In chapters 2-7, the author explains and critically evaluates the "Israelology" of three other theological systems: postmillennialism, amillennialism, and historic premillennialism, called "covenant premillennialism" in this work. His three-hundred page critical evaluation of the three sees a common flaw. They all have an inconsistent hermeneutic in understanding the meaning of "Israel." They differ from one another in the degree of inconsistency, but the same basic flaw renders them all incapable of expressing a biblical "Israelology."

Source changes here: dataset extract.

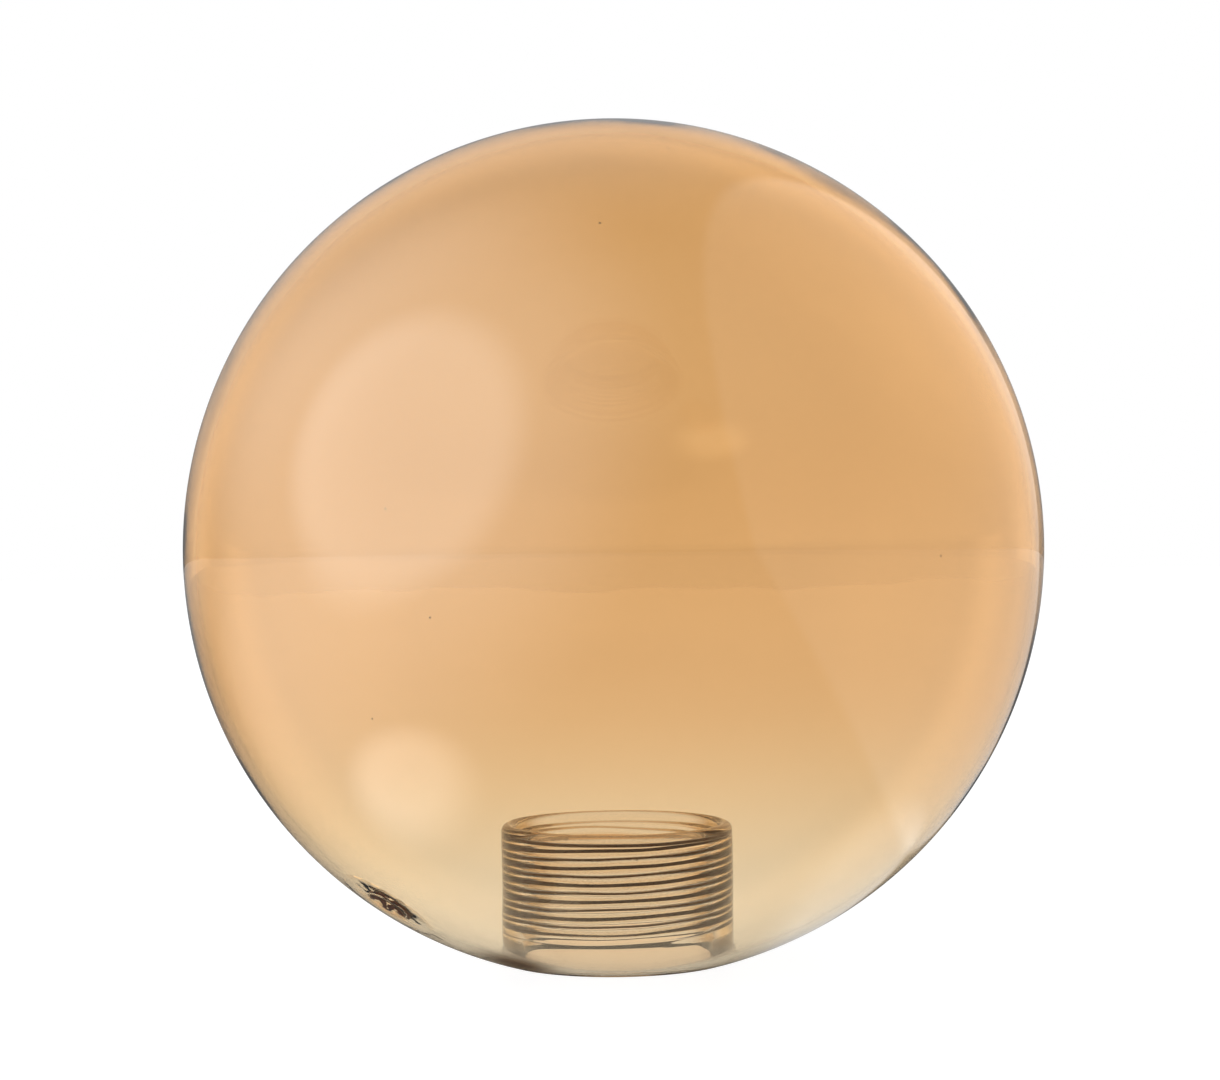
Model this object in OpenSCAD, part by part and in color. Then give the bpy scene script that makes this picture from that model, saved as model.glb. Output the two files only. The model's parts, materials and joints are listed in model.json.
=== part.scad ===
// Blown glass globe shade with a threaded glass collar fused inside its mouth.
// Millimetres, +Z up. The origin is the centre of the mouth, in the plane of the
// ring the shade stands on. The lampholder screws into the collar from below.

/* [Globe] */
// outside diameter of the blown globe
globe_d = 120; // [100:1:150]
// thickness of the blown wall at the top of the globe
globe_wall = 2.0; // [1.6:0.1:2.6]
// thickness the wall thins to at the mouth
mouth_wall = 1.2; // [1:0.1:1.6]

/* [Collar] */
// outside diameter of the collar tube, which fills the mouth of the globe
collar_d = 32.8; // [32:0.2:36]
// height of the collar above the mouth
collar_h = 19.3; // [18.1:0.2:23.9]
// clear diameter between the thread crests
crest_d = 25.4; // [24.4:0.2:26]
// height of the plain entry below the first turn of thread
entry_h = 4.4; // [3:0.1:5]
// clear diameter inside the plain lip above the thread
lip_d = 28.6; // [28.2:0.2:29.4]
// height of the plain lip
lip_h = 1.8; // [1.2:0.1:2.4]

/* [Thread] */
// rise of the single-start right-hand thread in one turn
pitch = 2.3; // [2:0.1:2.8]
// depth of the groove below the crests
groove_depth = 0.8; // [0.5:0.1:1]
// share of each turn that is left standing as crest
crest_share = 0.56; // [0.52:0.02:0.64]
// direction in which the groove leaves the plain entry, in degrees around the collar
start_angle = 200; // [0:5:355]

/* [Fused seam] */
// width of the ring of melted glass between the collar and the globe
seam_w = 2.2; // [1.5:0.1:4]

/* [Sealed vent] */
// radius of the glass drop that closes the blowing vent
seal_r = 3.6; // [2:0.1:5]
// height of the drop above the inside of the globe
seal_h = 1.3; // [0.8:0.1:2]
// direction of the drop around the globe, in degrees
seal_turn = 212; // [0:2:358]
// angle of the drop below the middle of the globe, in degrees
seal_fall = 52; // [40:1:60]

/* [Hidden] */
outer_r = globe_d / 2;
// the inside is a smaller ball set lower than the outside, so the wall thins downwards
inner_r = outer_r - (globe_wall + mouth_wall) / 2;
collar_r = collar_d / 2;
crest_r = crest_d / 2;
root_r = crest_r + groove_depth;
entry_play = 0.05;
entry_r = root_r + entry_play;
// the globe's outside meets the collar's outside in the plane z = 0
centre_z = sqrt(outer_r * outer_r - collar_r * collar_r);
inner_z = centre_z - (globe_wall - mouth_wall) / 2;
seam_out_r = collar_r + seam_w;
lip_r = lip_d / 2;
rim_r = (collar_r - lip_r) / 2;
// the thread ends here, and a short cone opens it to the lip
crest_top = collar_h - lip_h;
lip_cone = 0.4;
// how far cutting shapes pass the faces they open
past = 1;

// groove: width at the crest, slope of its flanks, and how far the cutter reaches inwards
groove_w = pitch * (1 - crest_share);
flank = 0.26;
reach_in = 0.6;
groove_z0 = entry_h - 0.75 * pitch;
groove_z1 = crest_top + lip_cone + groove_w;
steps_per_turn = 40;
groove_steps = ceil((groove_z1 - groove_z0) / pitch * steps_per_turn);

// drop: the small ball that, cut by the inside of the globe, gives its radius and height
seal_plane = sqrt(inner_r * inner_r - seal_r * seal_r);
seal_cap = seal_h - (inner_r - seal_plane);
seal_ball = (seal_r * seal_r + seal_cap * seal_cap) / (2 * seal_cap);
seal_centre = inner_r - seal_h + seal_ball;

$fn = 96;

// one corner of the groove cutter: k = 0, 1 below and 2, 3 above; 1, 2 are the outer ones
function groove_point(i, k) =
    let (
        a = start_angle + 360 * i / steps_per_turn,
        z = groove_z0 + pitch * i / steps_per_turn,
        r = (k == 1 || k == 2) ? root_r : crest_r - reach_in,
        half = groove_w / 2 - flank * (r - crest_r),
        up = k < 2 ? -1 : 1
    )
    [r * cos(a), r * sin(a), z + up * half];

module groove_cutter() {
    corners = [
        for (i = [0 : groove_steps])
            for (k = [0 : 3])
                groove_point(i, k)
    ];
    sides = [
        for (i = [0 : groove_steps - 1])
            for (k = [0 : 3])
                let (
                    a = 4 * i + k,
                    b = 4 * i + (k + 1) % 4
                )
                each [[a, b, b + 4], [a, b + 4, a + 4]]
    ];
    last = 4 * groove_steps;
    ends = [
        [3, 2, 1],
        [3, 1, 0],
        [last, last + 1, last + 2],
        [last, last + 2, last + 3]
    ];
    polyhedron(points = corners, faces = concat(sides, ends), convexity = 10);
}

module collar_section() {
    difference() {
        union() {
            translate([crest_r, 0]) square([collar_r - crest_r, collar_h - rim_r]);
            translate([lip_r + rim_r, collar_h - rim_r]) circle(r = rim_r);
        }
        // plain entry
        polygon([
            [crest_r - past, -past],
            [entry_r, -past],
            [entry_r, entry_h],
            [crest_r, entry_h + entry_r - crest_r],
            [crest_r - past, entry_h + entry_r - crest_r]
        ]);
        // plain lip
        polygon([
            [crest_r - past, crest_top],
            [crest_r, crest_top],
            [lip_r, crest_top + lip_cone],
            [lip_r, collar_h + past],
            [crest_r - past, collar_h + past]
        ]);
    }
}

module globe() {
    color([0.86, 0.66, 0.42, 0.45])
    difference() {
        translate([0, 0, centre_z]) sphere(r = outer_r);
        translate([0, 0, inner_z]) sphere(r = inner_r);
        translate([0, 0, -outer_r / 2]) cylinder(r = seam_out_r, h = outer_r);
    }
}

module threaded_collar() {
    color([0.80, 0.60, 0.38, 0.5])
    difference() {
        rotate_extrude() collar_section();
        groove_cutter();
    }
}

module fused_seam() {
    color([0.55, 0.38, 0.22, 0.6])
    rotate_extrude($fn = 180)
    difference() {
        intersection() {
            translate([collar_r, -past]) square([seam_w, outer_r / 2]);
            translate([0, centre_z]) circle(r = outer_r, $fn = 1440);
        }
        translate([0, inner_z]) circle(r = inner_r, $fn = 1440);
    }
}

module seal_drop() {
    color([0.70, 0.48, 0.26, 0.6])
    translate([0, 0, inner_z])
    rotate([0, 90 + seal_fall, seal_turn])
    rotate_extrude($fn = 180)
    intersection() {
        translate([0, inner_r - 2 * seal_h]) square([2 * seal_r, 3 * seal_h]);
        circle(r = inner_r, $fn = 1440);
        translate([0, seal_centre]) circle(r = seal_ball, $fn = 360);
    }
}

globe();
threaded_collar();
fused_seam();
seal_drop();
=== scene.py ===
"""A blown glass globe shade with a threaded glass collar fused inside its mouth.

Metres, in the CAD frame: +Z up, origin at the centre of the mouth, -Y towards the camera.
"""
import json
import math

import bmesh
import bpy
import numpy as np
from mathutils import Matrix, Vector, noise


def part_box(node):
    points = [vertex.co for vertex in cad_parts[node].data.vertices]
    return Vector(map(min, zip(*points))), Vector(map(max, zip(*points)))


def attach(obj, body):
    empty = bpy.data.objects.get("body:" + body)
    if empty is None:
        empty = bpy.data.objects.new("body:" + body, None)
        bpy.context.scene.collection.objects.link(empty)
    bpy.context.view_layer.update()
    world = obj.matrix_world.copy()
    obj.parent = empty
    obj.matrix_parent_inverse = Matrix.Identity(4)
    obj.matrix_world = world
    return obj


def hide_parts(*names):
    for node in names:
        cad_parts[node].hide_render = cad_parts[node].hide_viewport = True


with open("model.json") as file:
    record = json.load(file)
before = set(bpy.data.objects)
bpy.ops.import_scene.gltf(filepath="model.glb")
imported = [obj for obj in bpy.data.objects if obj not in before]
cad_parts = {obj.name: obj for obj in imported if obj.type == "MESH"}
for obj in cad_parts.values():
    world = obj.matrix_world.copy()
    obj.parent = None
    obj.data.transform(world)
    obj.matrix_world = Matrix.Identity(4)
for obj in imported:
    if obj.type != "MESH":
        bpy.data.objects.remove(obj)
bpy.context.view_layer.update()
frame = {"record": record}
MM = 0.001

# ---------------------------------------------------------------- sizes from the CAD
GLOBE_LO, GLOBE_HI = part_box("globe")
COLLAR_LO, COLLAR_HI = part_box("threaded_collar")
SEAM_LO, SEAM_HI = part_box("fused_seam")
THREAD = next(m for m in frame["record"]["mounts"] if m["name"] == "lampholder_thread")

COLLAR_R = COLLAR_HI[0]
TOP_Z = GLOBE_HI[2]
OUTER_R = (TOP_Z ** 2 + COLLAR_R ** 2) / (2 * TOP_Z)
CENTRE_Z = TOP_Z - OUTER_R
WALL_TOP, WALL_MOUTH = 2.0 * MM, 1.2 * MM
INNER_R = OUTER_R - (WALL_TOP + WALL_MOUTH) / 2
INNER_Z = CENTRE_Z - (WALL_TOP - WALL_MOUTH) / 2
SEAM_OUT_R = SEAM_HI[0]

RIM_Z = COLLAR_HI[2]
CREST_R = THREAD["dims"]["r_mm"] * MM
ROOT_R = CREST_R + 0.8 * MM
THREAD_TOP = THREAD["pos_m"][2] + THREAD["dims"]["length_mm"] * MM / 2
PITCH = 2.3 * MM
THREAD_PHASE = 0.085

# ---------------------------------------------------------------- details only seen here
LIP_R = 14.3 * MM
LIP_STEP = 0.5 * MM
ENTRY_ROUND = 0.5 * MM
# the thread's ridge grows out of the plain entry between these heights
RIDGE_FADE = (2.6 * MM, 7.2 * MM)
RIDGE_END = 0.35 * MM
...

Dispensationalists already familiar with the flaw in these systems will profit most from chapters 8-10 where Fruchtenbaum has five hundred pages explaining and evaluating the traditional dispensational view of Israel's role, past, present, and future. He writes, "Dispensationalism has developed a well-thought out Israelology insofar as Israel Past and Israel Future is concerned— Chafer's statement on the Jews is a good example of this—but it has been weak in developing a comprehensive theology of Israel Present" (415). He critiques—sometimes favorably and sometimes not—the works of Chafer, Walvoord, Pentecost, and Ryrie of Dallas Seminary; McClain and Hoyt of Grace Seminary; and Feinberg of Talbot Seminary. He does not have an exclusively future fulfillment of the new covenant for Israel (634-36), an issue on which the listed dispensationalists disagree. Yet he rejects the ideas of progressive dispensationalism (e.g., Blaising, Bock, Saucy), because he does not agree with the progressives that Jesus currently occupies David's throne. A weakness of the book is its failure to address issues raised by the progressives, something the author could have included in his 1992 revision. This reviewer suspects that he would apply his criticisms of covenant premillennialism to progressive dispensationalism.

Chapter 10 has Fruchtenbaum's contribution to the discussion, "A Dispensational Israelology," which argues persuasively for including "Israelology" as a subdiscipline of systematic theology. The three-hundred page chapter deserves publication in a separate volume. He adds nothing new under Israel past and future, but develops original material regarding "Israel Present." He addresses with thoroughness and insight such issues as the Jewish believer's present relationship to the law of Moses (640-79), the identity of believing Jews in this age (Hebrew Christians or Messianic Jews, 745- 62), and the present role of the State of Israel in God's plan (494-98). Further, he has an excellent summary of how Romans 9–11 handles these issues (720-44).

 This reviewer can see room for some improvements in the volume. The author could have given some space to dispensational writers prior to Chafer who tried to interpret Israel's role in the divine plan. He never mentions the "Old Scofield" authors and their theological colleagues, nor does he notice the writings of such Hebrew Christian giants as Adolph Saphir and David Baron or the great British authors Canon Lukyn-Williams and John Wilkinson. Wilkinson's work Israel My Glory was a very good attempt at constructing a "theology of Israel." Besides these, some current Messianic writers in Israel (e.g., Menachem Benhayim and David Stern) deserve at least some mention. Their failure to be labeled as "dispensationalists" does not mean they have nothing to contribute to the subject. Also missing are those affirming a "dual covenant view"—i.e., that the message of the gospel is not for Jewish people since they have their own covenant with God—even though they address directly the present salvific status of the Jewish people.

The volume has four excellent appendices (857-1012). In three of them Fruchtenbaum describes his interaction with two different perspectives regarding the degree Jewish believers should maintain their "Jewishness." He supports a middle position between the "Messianic synagogue" approach and the "local church" approach. Those interested in this, the current hottest topic in Hebrew Christianity, will find these pages very informative.

Undoubtedly, some will find various positions of the author a bit too novel. Readers of David Cooper's books, published between 1930 and 1950 by the Biblical Research Society, will recognize Cooper's influence on Fruchtenbaum in some of these interpretations. Nevertheless, those who neglect Israelology's contributions in these areas will incur intellectual risk. The book has much to inform evangelicals about in a greatly neglected field, the present role of a people who are the main characters in the Bible.